When tough economic times hit the U.S. in 2007 and 2008, the constant barrage of bad news depicting bank collapses and acquisitions left customers scrambling to ensure that their hard-earned money would be protected. The Federal Deposit Insurance Corporation (FDIC) covers deposits from failed banks, and the federal government has provided assurances that it will not run out of money. But who backs up the FDIC to ensure that it remains able to cover lost deposits that occur as a result of bank collapses? Read on to find out.
Insuring the Federal Deposit Insurance Corporation
According to the FDIC, no one has ever lost a single penny of insured deposits in its 75-year history. This is good to know, but with so many failed banks in 2008 alone, many people are still skeptical.
The FDIC stated publicly in September of 2008 that it did not anticipate that there would be enough bank failures to deplete the $52 billion Deposit Insurance Fund (DIF). This fund, composed of the premiums banks pay to have their deposits insured, is controlled by the FDIC. If the DIF were to be depleted, the FDIC also has a $30 billion line of credit with the Department of Treasury and the federal government's guarantee that if the FDIC exhausts its other options, the government will step in to provide further financial backing.
The FDIC could also borrow money from the Treasury in the form of short-term loans. This occurred during the savings & loan crisis in 1991, when the FDIC was forced to borrow several billion dollars from the Treasury. (For more insight, see Bank Failure: Will Your Assets Be Protected?)
There are ways to protect yourself against a failing bank and despite the protections offered by the FDIC and the government, it is in your best interest to be cautious and do some research to ensure that your money is as safe as possible.
First, you should research the bank you are planning to put your money into. Find out whether it is financially sound and how it is rated. The best-rated banks have more solid financials and therefore tend to be more resilient businesses. If the bank you are using is heavily invested in risky and unconventional loans or other investments, this might serve as a flag of caution. To get an idea of a bank's current financial situation, go into the investor relations section on its website, read over its financial news and events, and go over its financial statements if they are made available. In a fragile economy, consumers must be more proactive in protecting their assets; after all, your hard-earned money can never be too well protected. (For some guidance on how to do this, read Analyzing A Bank's Financial Statements.)
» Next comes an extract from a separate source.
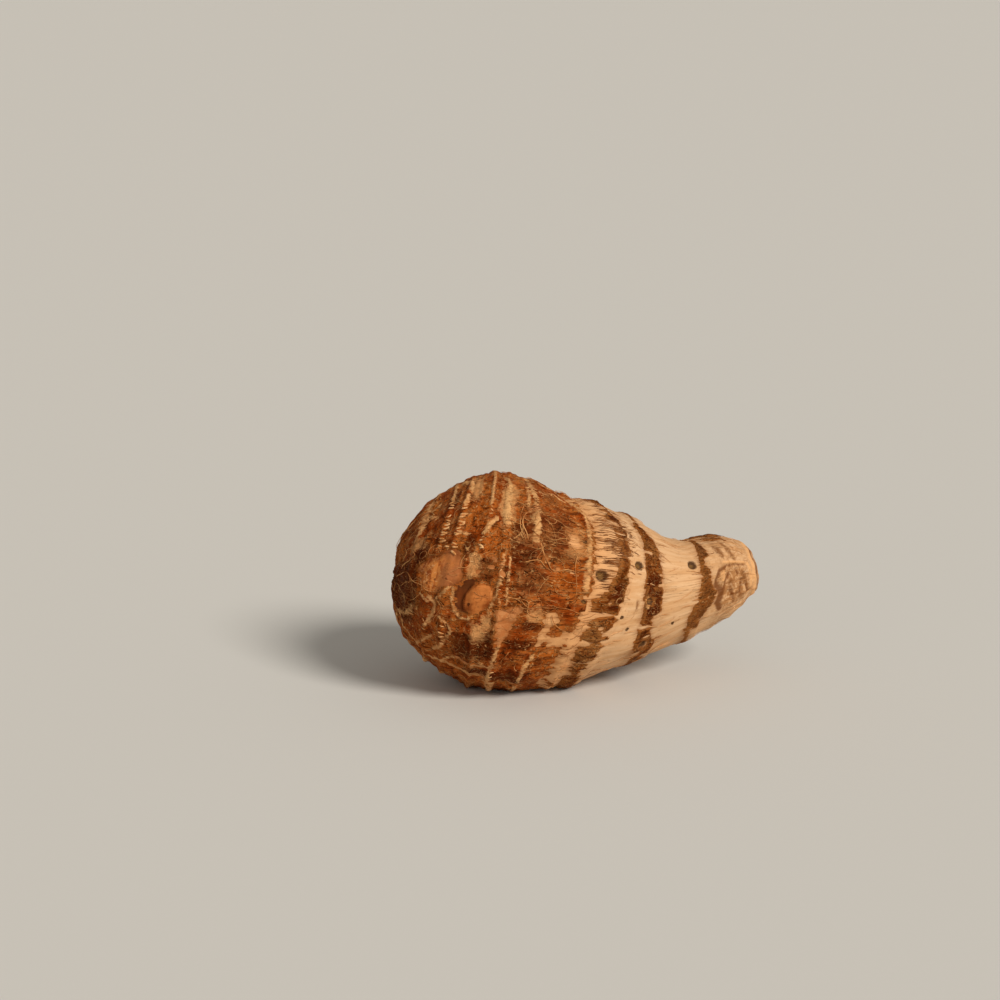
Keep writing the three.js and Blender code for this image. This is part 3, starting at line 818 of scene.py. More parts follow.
def keep_in_box(points, margin, floor=0.0):
    """Points moved into the solid's box, which may be wider by a margin, and onto the floor."""
    low, high = (np.array(corner) / MM for corner in cad_box)
    inside = np.clip(points, low - margin, high + margin)
    inside[..., 2] = np.maximum(inside[..., 2], floor)
    return inside


print("a grid of 3 rows and 4 columns has", len(grid_corners(3, 4, False)[0]), "cells")

# %% [markdown]
# The sheet of flesh closes in a point at either end. A sheet of bark runs along the corm and
# comes back under the flesh, so that it is closed too and its underside is out of sight.

# %% A closed sheet


def sheet(name, rings, columns, height, poles, buried_rows=0):
    """A closed sheet. Its rows lie at the ring places, at heights that a function gives; the
    last rows may be buried, and go back under the first ones. With poles, each end closes in
    a point. Without them, the last row joins the first."""
    angles = np.arange(columns) * 360 / columns
    ring, angle = np.meshgrid(rings, angles, indexing="ij")
    if poles:
        ring = np.concatenate([ring.ravel(), [0, 0 if buried_rows else LENGTH]])
        angle = np.concatenate([angle.ravel(), [0, 0]])
    lift, fields = height(ring.ravel(), angle.ravel())
    if buried_rows:
        buried = np.zeros(len(rings) * columns, bool)
        buried[-buried_rows * columns :] = True
        buried = np.concatenate([buried, [False, True]]) if poles else buried
        lift = np.where(buried, BURIED, lift)
    points = keep_in_box(skin_frame(ring.ravel(), angle.ravel(), lift)[0], SHEET_MARGIN)
    corner_rows, corner_columns = grid_corners(len(rings), columns, not poles)
    faces = (corner_rows * columns + corner_columns % columns).tolist()
    uv = np.stack([corner_columns / columns, rings[corner_rows] / LENGTH], -1).ravel()
    if poles:
        last, pole = (len(rings) - 1) * columns, len(rings) * columns
        first, after = np.arange(columns), (np.arange(columns) + 1) % columns
        faces += np.stack([np.full(columns, pole), after, first], -1).tolist()
        faces += np.stack([last + first, last + after, np.full(columns, pole + 1)], -1).tolist()
        left, right = first / columns, (first + 1) / columns
        low, high = np.full(columns, rings[0] / LENGTH), np.full(columns, rings[-1] / LENGTH)
        head = np.stack([left, low * 0, right, low, left, low], -1).ravel()
        tail = np.stack([left, high, right, high, left, high], -1).ravel()
        uv = np.concatenate([uv, head, tail])
    return make_mesh(name, points, faces, uv, fields)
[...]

Once you've determined your bank's financial stability, make sure your that bank is insured (some aren't) by asking the branch manager or looking for the FDIC logo. Then, check if your money is within the FDIC limit. You can visit the FDIC's Electronic Deposit Insurance Estimator to help you determine this.
In October 2008, Congress temporarily increased the amount covered by FDIC deposit insurance from $100,000 to $250,000 per depositor through December 31, 2009. The basic insurance amount is $250,000 per depositor, per bank, including principal and interest. It is possible to be covered for more than $250,000 if you have several accounts with different legal ownerships at the same bank. (For more information on FDIC coverage, read Are Your Bank Deposits Insured?)
The Recover Process
When a bank fails, account holders get their funds back almost immediately up to the insured amount. If their deposits exceed that limit , they will have to wait until the FDIC sells off the bank's assets to recoup any excess. However, if the sale of assets is insufficient to cover all deposits beyond FDIC insurance limits, account owners could receive less than the value of their accounts. Limiting your deposits to the insured amounts can help protect you from this risk.
If depositors take the right steps to protect themselves, they stand a good chance of coming out of tough economic times with their savings intact. It doesn't hurt to take all the recommended steps to protect your money, even when economic forecasts are positive. After all, the time it takes to keep your savings as safe as possible is much less costly than losing them.